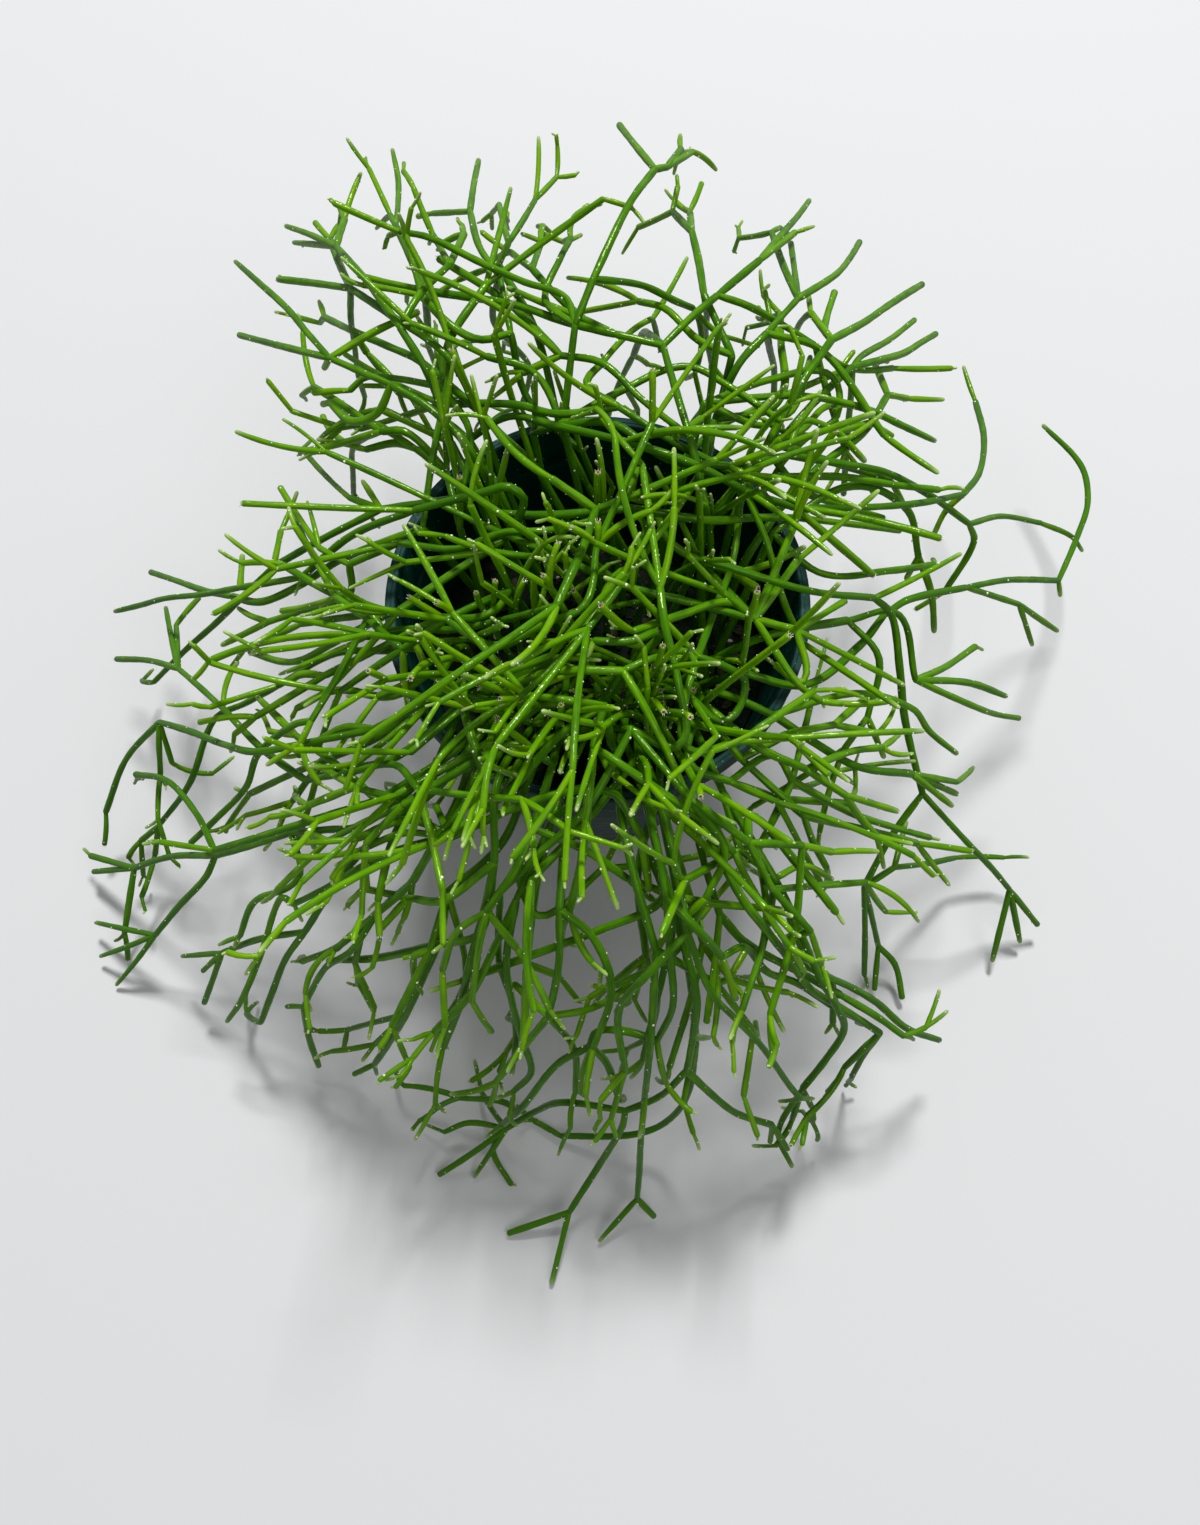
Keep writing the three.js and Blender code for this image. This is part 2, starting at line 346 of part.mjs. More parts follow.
/** The point that a stem climbs to inside the rim, or none if its next point is still inside. */
function climb([x, y], [nextX, nextY]) {
  const [near, far] = [Math.hypot(x, y), Math.hypot(nextX, nextY)];
  if (far < CLIMB_REACH + CLIMB_MARGIN) return [];
  const share = (CLIMB_REACH - near) / (far - near);
  return [[x + (nextX - x) * share, y + (nextY - y) * share, CLIMB_HEIGHT]];
}

Object.values(STEMS).forEach(([root, ...path], stem) => {
  const foot = addKnot(new THREE.Vector3(...root, SOIL_TOP - PLANTED_DEPTH), -1, stem, true);
  const collar = addKnot(new THREE.Vector3(...root, SOIL_TOP + UPRIGHT_LENGTH), foot, stem, true);
  growPath([...climb(root, path[0]), ...path], collar, stem);
});

// ---- clearance: stems that would meet are eased apart, and eased off the pot, soil and surface
const EASE_ROUNDS = 260;
const EASE_SHARE = 0.5;
const SMOOTH_SHARE = 0.12;
const SEARCH_EVERY = 10;
const SEARCH_MARGIN = 9;
const TOO_CLOSE = 1e-6;
const WALL_SAMPLES = [0.25, 0.5, 0.75, 1];
const POT_WALLS = [
  { low: [BASE_RADIUS - WALL / 2, 0], high: [RIM_RADIUS - RIM_BAND_WIDTH, POT_HEIGHT], half: WALL / 2 },
  {
    low: [RIM_RADIUS - RIM_BAND_WIDTH / 2, POT_HEIGHT - RIM_BAND_HEIGHT],
    high: [RIM_RADIUS - RIM_BAND_WIDTH / 2, POT_HEIGHT - RIM_EDGE],
    half: RIM_BAND_WIDTH / 2,
  },
];

const related = (a, b) => a === b || knots[a].parent === b || knots[b].parent === a;
const clamp01 = (value) => Math.min(1, Math.max(0, value));

/** Pairs of stem pieces near enough to meet. A piece is named by the knot at its far end. */
function nearPairs() {
  const pieces = knots.flatMap(({ place, parent }, index) => {
    if (parent < 0) return [];
    const near = knots[parent].place;
    return [{ index, parent, middle: near.clone().lerp(place, 0.5), half: near.distanceTo(place) / 2 }];
  });
  const pairs = [];
  pieces.forEach((one, order) => {
    for (const other of pieces.slice(order + 1)) {
      const reach = one.half + other.half + SEARCH_MARGIN;
      if (one.middle.distanceTo(other.middle) > reach) continue;
      const ends = [one.index, one.parent];
      const joined = ends.some((end) => related(end, other.index) || related(end, other.parent));
      if (!joined) pairs.push([one.index, other.index]);
    }
  });
  return pairs;
}

/** Shares along two pieces, from their near ends, at which the pieces come closest. */
function closestShares(p0, p1, q0, q1) {
  const u = p1.clone().sub(p0);
  const v = q1.clone().sub(q0);
  const w = p0.clone().sub(q0);
  const [a, b, c, d, e] = [u.dot(u), u.dot(v), v.dot(v), u.dot(w), v.dot(w)];
  const flat = a * c - b * b;
  let s = flat > TOO_CLOSE ? clamp01((b * e - c * d) / flat) : 0.5;
  const t = clamp01((b * s + e) / c);
  s = clamp01((b * t - d) / a);
  return [s, t];
}

/** One round of easing: each contact moves the ends of its pieces, and the moves are then smoothed. */
function easeRound(pairs) {
  const moves = knots.map(() => new THREE.Vector3());
  for (const [a, b] of pairs) {
    const [c, d] = [knots[a].parent, knots[b].parent];
    const [s, t] = closestShares(knots[c].place, knots[a].place, knots[d].place, knots[b].place);
    const spot = knots[c].place.clone().lerp(knots[a].place, s);
    const other = knots[d].place.clone().lerp(knots[b].place, t);
    const away = spot.sub(other);
    const distance = away.length();
    const wanted = (knots[a].radius + knots[b].radius) * FACET_GROWTH + STEM_CLEARANCE;
    if (distance >= wanted || distance < TOO_CLOSE) continue;
    away.multiplyScalar(((wanted - distance) / distance) * EASE_SHARE);
    moves[a].addScaledVector(away, s);
    moves[c].addScaledVector(away, 1 - s);
    moves[b].addScaledVector(away, -t);
    moves[d].addScaledVector(away, t - 1);
  }
  knots.forEach((knot, index) => {
    if (knot.parent < 0) return;
    const from = knots[knot.parent].place;
    for (const share of WALL_SAMPLES) {
      const spot = from.clone().lerp(knot.place, share);
      const rho = Math.hypot(spot.x, spot.y);
      const push = new THREE.Vector3();
      for (const { low, high, half } of POT_WALLS) {
        const [lean, rise] = [high[0] - low[0], high[1] - low[1]];
        const climbed = (rho - low[0]) * lean + (spot.z - low[1]) * rise;
        const level = clamp01(climbed / (lean * lean + rise * rise));
        const [out, up] = [rho - low[0] - lean * level, spot.z - low[1] - rise * level];
        const distance = Math.hypot(out, up);
        const wanted = half + knot.radius * FACET_GROWTH + WALL_CLEARANCE;
        if (distance >= wanted || distance < TOO_CLOSE) continue;
        const scale = (wanted - distance) / distance;
        push.x += (spot.x / rho) * out * scale;
        push.y += (spot.y / rho) * out * scale;
        push.z += up * scale;
      }
      const floor = knot.radius * FACET_GROWTH + FLOOR_CLEARANCE;
      if (spot.z < floor) push.z += floor - spot.z;
      moves[index].addScaledVector(push, EASE_SHARE * share);
      moves[knot.parent].addScaledVector(push, EASE_SHARE * (1 - share));
    }
  });
  knots.forEach((knot, index) => {
    if (!knot.fixed) knot.place.add(moves[index]);
  });
  const shifts = knots.map((knot) => knot.place.clone().sub(knot.start));
  const sums = knots.map(() => new THREE.Vector3());
  const counts = knots.map(() => 0);
  knots.forEach((knot, index) => {
    if (knot.parent < 0) return;
    sums[index].add(shifts[knot.parent]);
    sums[knot.parent].add(shifts[index]);
    counts[index] += 1;
    counts[knot.parent] += 1;
  });
  knots.forEach((knot, index) => {
    if (knot.fixed) return;
    const mean = sums[index].divideScalar(counts[index]);
    knot.place.copy(knot.start).add(shifts[index].lerp(mean, SMOOTH_SHARE));
  });
}

let pairs = [];
for (let round = 0; round < EASE_ROUNDS; round += 1) {
  if (round % SEARCH_EVERY === 0) pairs = nearPairs();
  easeRound(pairs);
}

// ---- solids
const wasm = await Module();
wasm.setup();
const MERGE_DISTANCE = 1e-4;
const SEAM_HINT = [1, 0.3, 0.1];

/** A manifold solid from a closed geometry. */
function toSolid(geometry) {
  const bare = geometry.clone();
  bare.deleteAttribute('normal');
  bare.deleteAttribute('uv');
  const merged = mergeVertices(bare, MERGE_DISTANCE);
  return new wasm.Manifold(new wasm.Mesh({
    numProp: 3,
    vertProperties: new Float32Array(merged.attributes.position.array),
    triVerts: new Uint32Array(merged.index.array),
  }));
}

/** A geometry from a manifold solid. */
function toGeometry(solid) {
  const { vertProperties, triVerts } = solid.getMesh();
  const geometry = new THREE.BufferGeometry();
  geometry.setAttribute('position', new THREE.BufferAttribute(new Float32Array(vertProperties), 3));
  geometry.setIndex(new THREE.BufferAttribute(new Uint32Array(triVerts), 1));
  geometry.computeVertexNormals();
  return geometry;
}

/** A lathe about +Z of [radius, height] points, which start and end on the axis. */
function lathe(points, sides) {
  const geometry = new THREE.LatheGeometry(points.map(([r, z]) => new THREE.Vector2(r, z)), sides);
  geometry.rotateX(Math.PI / 2);
  return geometry;
}

/** An upright prism with a regular outline. */
function prism(radius, low, high, sides, x, y) {
  const geometry = new THREE.CylinderGeometry(radius, radius, high - low, sides);
  geometry.rotateX(Math.PI / 2);
  geometry.translate(x, y, (low + high) / 2);
  return geometry;
}

/** A closed tube through knots, with flat ends and a ring of STEM_SIDES corners at each knot. */
function tube(chain) {
  const positions = [];
  let side = new THREE.Vector3(...SEAM_HINT);
  chain.forEach((knot, index) => {
    const before = chain[Math.max(index - 1, 0)].place;
    const after = chain[Math.min(index + 1, chain.length - 1)].place;
    const ahead = after.clone().sub(before).normalize();
    side = side.clone().addScaledVector(ahead, -side.dot(ahead)).normalize();
    const across = ahead.clone().cross(side);
    for (let corner = 0; corner < STEM_SIDES; corner += 1) {
      const angle = (corner / STEM_SIDES) * 2 * Math.PI;
      const point = knot.place.clone()
        .addScaledVector(side, Math.cos(angle) * knot.radius * FACET_GROWTH)
        .addScaledVector(across, Math.sin(angle) * knot.radius * FACET_GROWTH);
      positions.push(point.x, point.y, point.z);
    }
  });
  const faces = [];
  const last = (chain.length - 1) * STEM_SIDES;
  for (let corner = 0; corner < STEM_SIDES; corner += 1) {
    const next = (corner + 1) % STEM_SIDES;
    for (let ring = 0; ring < last; ring += STEM_SIDES) {
      faces.push(ring + corner, ring + next, ring + STEM_SIDES + corner);
      faces.push(ring + next, ring + STEM_SIDES + next, ring + STEM_SIDES + corner);
    }
    if (corner > 0 && corner < STEM_SIDES - 1) {
      faces.push(0, next, corner);
      faces.push(last, last + corner, last + next);
    }
  }
  const geometry = new THREE.BufferGeometry();
  geometry.setAttribute('position', new THREE.BufferAttribute(new Float32Array(positions), 3));
  geometry.setIndex(faces);
  return geometry;
}

/** A stem: its chains of knots as tubes, joined where a branch leaves another chain. */
function stemGeometry(stem) {
  const taken = new Set();
  let solid = null;
  knots.forEach((knot, index) => {
    if (knot.stem !== stem || taken.has(index) || knot.parent < 0) return;
    const chain = [knots[knot.parent], knot];
    taken.add(index);
    let end = index;
    for (let next = nextOnLine(end, taken); next > 0; next = nextOnLine(end, taken)) {
      chain.push(knots[next]);
      taken.add(next);
      end = next;
    }
    const piece = toSolid(tube(chain));
    solid = solid ? solid.add(piece) : piece;
  });
  return toGeometry(solid);
}

/** The knot that carries a chain on: the child that was grown straight after its parent. */
function nextOnLine(index, taken) {
  const next = index + 1;
  const follows = next < knots.length && knots[next].parent === index;
  return follows && !taken.has(next) ? next : -1;
}

/** The pot: a tapered wall under a thicker rim band, with a ring of drainage holes in its base. */
function potGeometry() {
  const bandInside = RIM_RADIUS - RIM_BAND_WIDTH;
  const bandFoot = POT_HEIGHT - RIM_BAND_HEIGHT;
  const wallTop = bandInside + WALL;
  const outline = [
    [0, 0],
    [BASE_RADIUS - RIM_EDGE, 0],
    [BASE_RADIUS, RIM_EDGE],
    [wallTop, bandFoot],
    [RIM_RADIUS - RIM_EDGE / 2, bandFoot + RIM_EDGE],
    [RIM_RADIUS, POT_HEIGHT - RIM_EDGE],
    [RIM_RADIUS - RIM_EDGE, POT_HEIGHT],
    [bandInside + RIM_EDGE / 2, POT_HEIGHT],
    [bandInside, POT_HEIGHT - RIM_EDGE],
    [BASE_RADIUS - WALL, WALL],
    [0, WALL],
  ];
  let solid = toSolid(lathe(outline, POT_SIDES));
  for (let hole = 0; hole < DRAIN_HOLES; hole += 1) {
    const angle = (hole / DRAIN_HOLES) * 2 * Math.PI;
    const [x, y] = [DRAIN_CIRCLE * Math.cos(angle), DRAIN_CIRCLE * Math.sin(angle)];
    const hollow = prism(DRAIN_HOLE_RADIUS, -CUT_MARGIN, WALL + CUT_MARGIN, DRAIN_HOLE_SIDES, x, y);
    solid = solid.subtract(toSolid(hollow));
  }
  return toGeometry(solid);
}

/** The soil: fills the pot to SOIL_TOP, with a socket for the foot of each stem. */
function soilGeometry() {
  const lean = (RIM_RADIUS - RIM_BAND_WIDTH - BASE_RADIUS + WALL) / (POT_HEIGHT - RIM_EDGE - WALL);
  const innerRadius = (z) => BASE_RADIUS - WALL + lean * (z - WALL);
  const low = WALL + GAP;
  const edge = SOIL_TOP - SOIL_DOME;
  const outline = [
    [0, low],
    [innerRadius(low) - 2 * GAP, low],
    [innerRadius(edge) - 2 * GAP, edge],
    [innerRadius(SOIL_TOP) - SOIL_SHOULDER, SOIL_TOP],
    [0, SOIL_TOP],
  ];
  let solid = toSolid(lathe(outline, SOIL_SIDES));
  const foot = SOIL_TOP - PLANTED_DEPTH - GAP;
  const socketRadius = (STEM_BASE_RADIUS * FACET_GROWTH + GAP) / Math.cos(Math.PI / SOCKET_SIDES);
  for (const [[x, y]] of Object.values(STEMS)) {
    const socket = prism(socketRadius, foot, SOIL_TOP + CUT_MARGIN, SOCKET_SIDES, x, y);
    solid = solid.subtract(toSolid(socket));
  }
  return toGeometry(solid);
}

// ---- the model
const material = (color, roughness) => new THREE.MeshStandardMaterial({ color, roughness, metalness: 0 });

const cactus = new THREE.Group();

/** Adds a named mesh to the model. */
function addMesh(name, geometry, finish) {
  const mesh = new THREE.Mesh(geometry, finish);
  mesh.name = name;
  cactus.add(mesh);
}

addMesh('pot', potGeometry(), material(0x16332c, 0.4));
addMesh('soil', soilGeometry(), material(0x1b1712, 0.95));
Object.keys(STEMS).forEach((name, stem) => addMesh(name, stemGeometry(stem), material(0x4e8a1e, 0.42)));

export default cactus;
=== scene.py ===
# %% [markdown]
# # A mistletoe cactus in its nursery pot
#
# The plant is a trailing cactus: dozens of thin, round, leafless stems rise from one pot, arch over
# its rim and hang down around it. Each stem is a chain of joints, as long as a finger or as short
# as a fingernail, and every joint grows from the end of an older one. This lesson builds the pot,
# the potting mix and then the stems, joint by joint, around a model whose sizes are already fixed.

# %% Load the fixed frame and note its size
import json
import math
import random

import bmesh
import bpy
import numpy as np
from mathutils import Matrix, Vector, noise

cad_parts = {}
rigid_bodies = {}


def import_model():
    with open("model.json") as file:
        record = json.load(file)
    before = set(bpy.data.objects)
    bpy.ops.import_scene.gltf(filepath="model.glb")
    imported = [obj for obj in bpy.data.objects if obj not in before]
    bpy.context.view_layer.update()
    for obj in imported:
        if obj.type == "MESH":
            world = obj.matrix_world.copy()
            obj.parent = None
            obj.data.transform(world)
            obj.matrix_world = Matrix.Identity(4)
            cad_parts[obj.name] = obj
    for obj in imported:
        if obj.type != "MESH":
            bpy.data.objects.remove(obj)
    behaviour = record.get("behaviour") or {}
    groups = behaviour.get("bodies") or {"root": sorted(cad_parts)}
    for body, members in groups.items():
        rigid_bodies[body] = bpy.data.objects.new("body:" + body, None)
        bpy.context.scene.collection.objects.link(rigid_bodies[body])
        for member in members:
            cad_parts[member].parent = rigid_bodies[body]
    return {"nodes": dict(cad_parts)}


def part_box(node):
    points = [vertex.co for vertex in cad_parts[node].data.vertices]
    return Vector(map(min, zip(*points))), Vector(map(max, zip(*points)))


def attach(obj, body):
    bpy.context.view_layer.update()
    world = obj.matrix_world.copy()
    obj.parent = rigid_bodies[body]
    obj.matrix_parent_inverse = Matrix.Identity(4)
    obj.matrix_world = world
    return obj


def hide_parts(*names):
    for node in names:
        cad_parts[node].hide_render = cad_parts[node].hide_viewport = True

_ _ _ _

▶ [WHAT YOU WILL DO]: Emit, unaltered, the lines from the top of the listing down through the line that holds "const clamp01 = (value)"; emit nothing else.

▶ [ANSWER TO THIS TASK]:
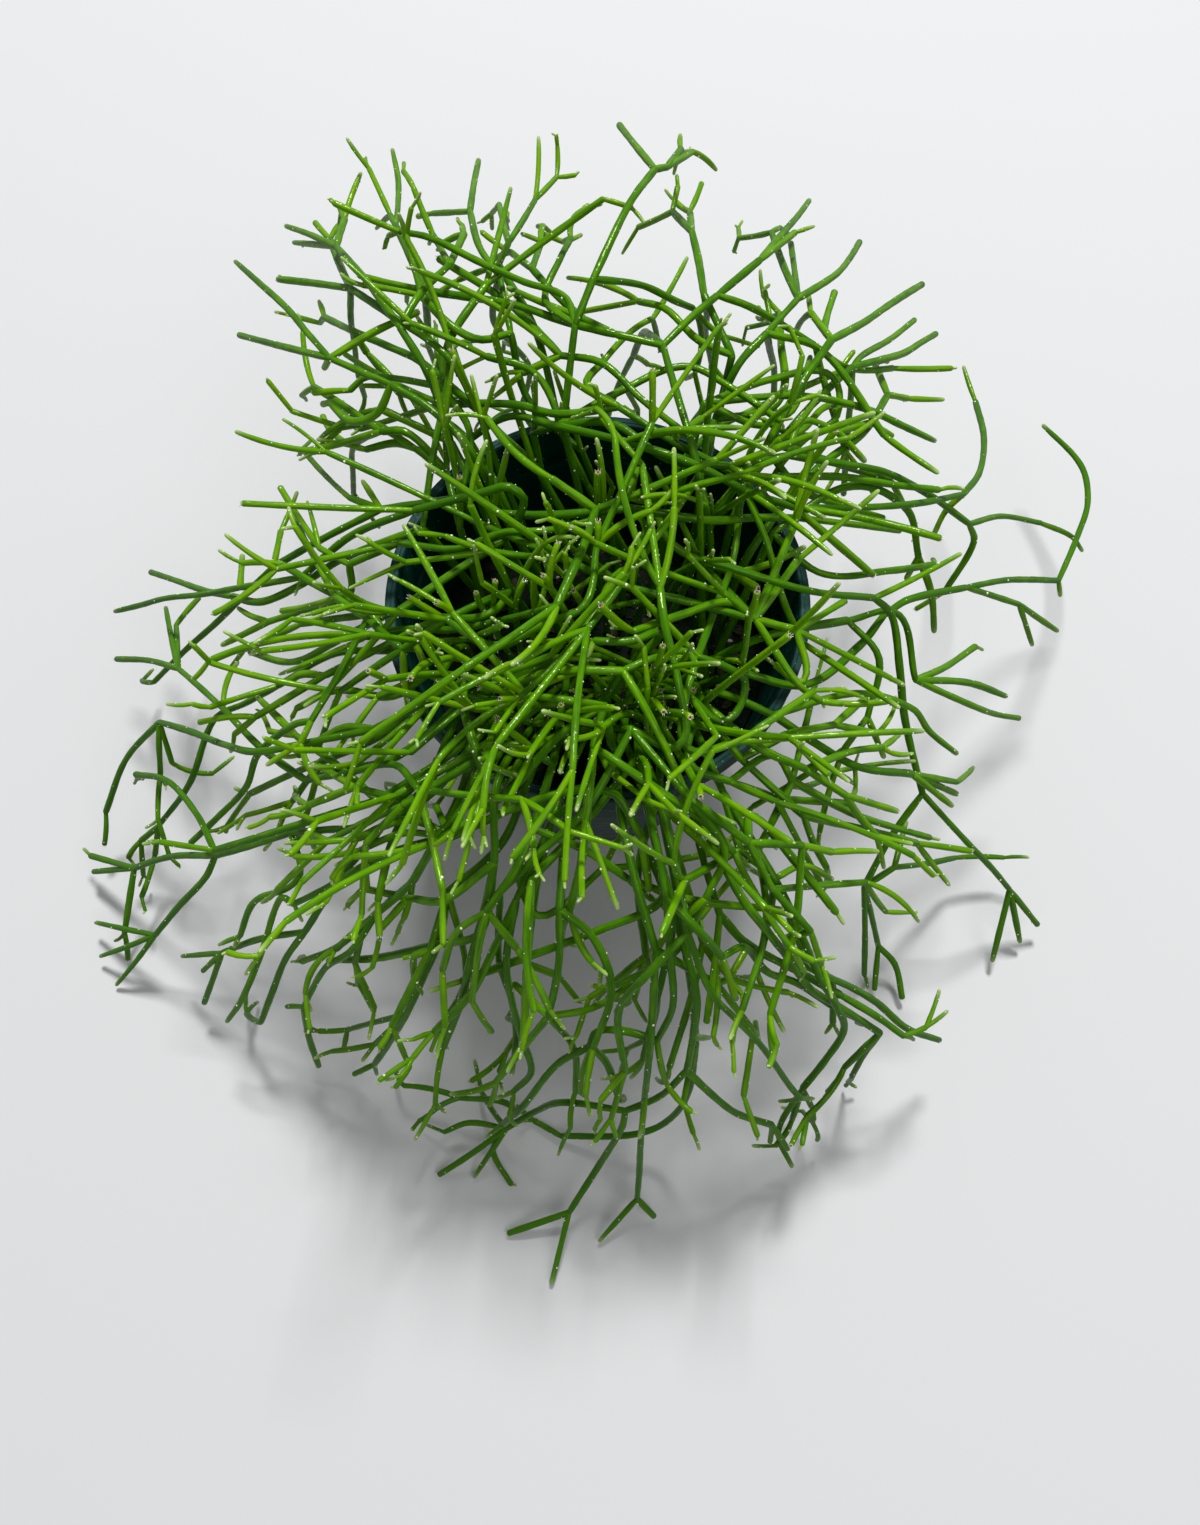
Keep writing the three.js and Blender code for this image. This is part 2, starting at line 346 of part.mjs. More parts follow.
/** The point that a stem climbs to inside the rim, or none if its next point is still inside. */
function climb([x, y], [nextX, nextY]) {
  const [near, far] = [Math.hypot(x, y), Math.hypot(nextX, nextY)];
  if (far < CLIMB_REACH + CLIMB_MARGIN) return [];
  const share = (CLIMB_REACH - near) / (far - near);
  return [[x + (nextX - x) * share, y + (nextY - y) * share, CLIMB_HEIGHT]];
}

Object.values(STEMS).forEach(([root, ...path], stem) => {
  const foot = addKnot(new THREE.Vector3(...root, SOIL_TOP - PLANTED_DEPTH), -1, stem, true);
  const collar = addKnot(new THREE.Vector3(...root, SOIL_TOP + UPRIGHT_LENGTH), foot, stem, true);
  growPath([...climb(root, path[0]), ...path], collar, stem);
});

// ---- clearance: stems that would meet are eased apart, and eased off the pot, soil and surface
const EASE_ROUNDS = 260;
const EASE_SHARE = 0.5;
const SMOOTH_SHARE = 0.12;
const SEARCH_EVERY = 10;
const SEARCH_MARGIN = 9;
const TOO_CLOSE = 1e-6;
const WALL_SAMPLES = [0.25, 0.5, 0.75, 1];
const POT_WALLS = [
  { low: [BASE_RADIUS - WALL / 2, 0], high: [RIM_RADIUS - RIM_BAND_WIDTH, POT_HEIGHT], half: WALL / 2 },
  {
    low: [RIM_RADIUS - RIM_BAND_WIDTH / 2, POT_HEIGHT - RIM_BAND_HEIGHT],
    high: [RIM_RADIUS - RIM_BAND_WIDTH / 2, POT_HEIGHT - RIM_EDGE],
    half: RIM_BAND_WIDTH / 2,
  },
];

const related = (a, b) => a === b || knots[a].parent === b || knots[b].parent === a;
const clamp01 = (value) => Math.min(1, Math.max(0, value));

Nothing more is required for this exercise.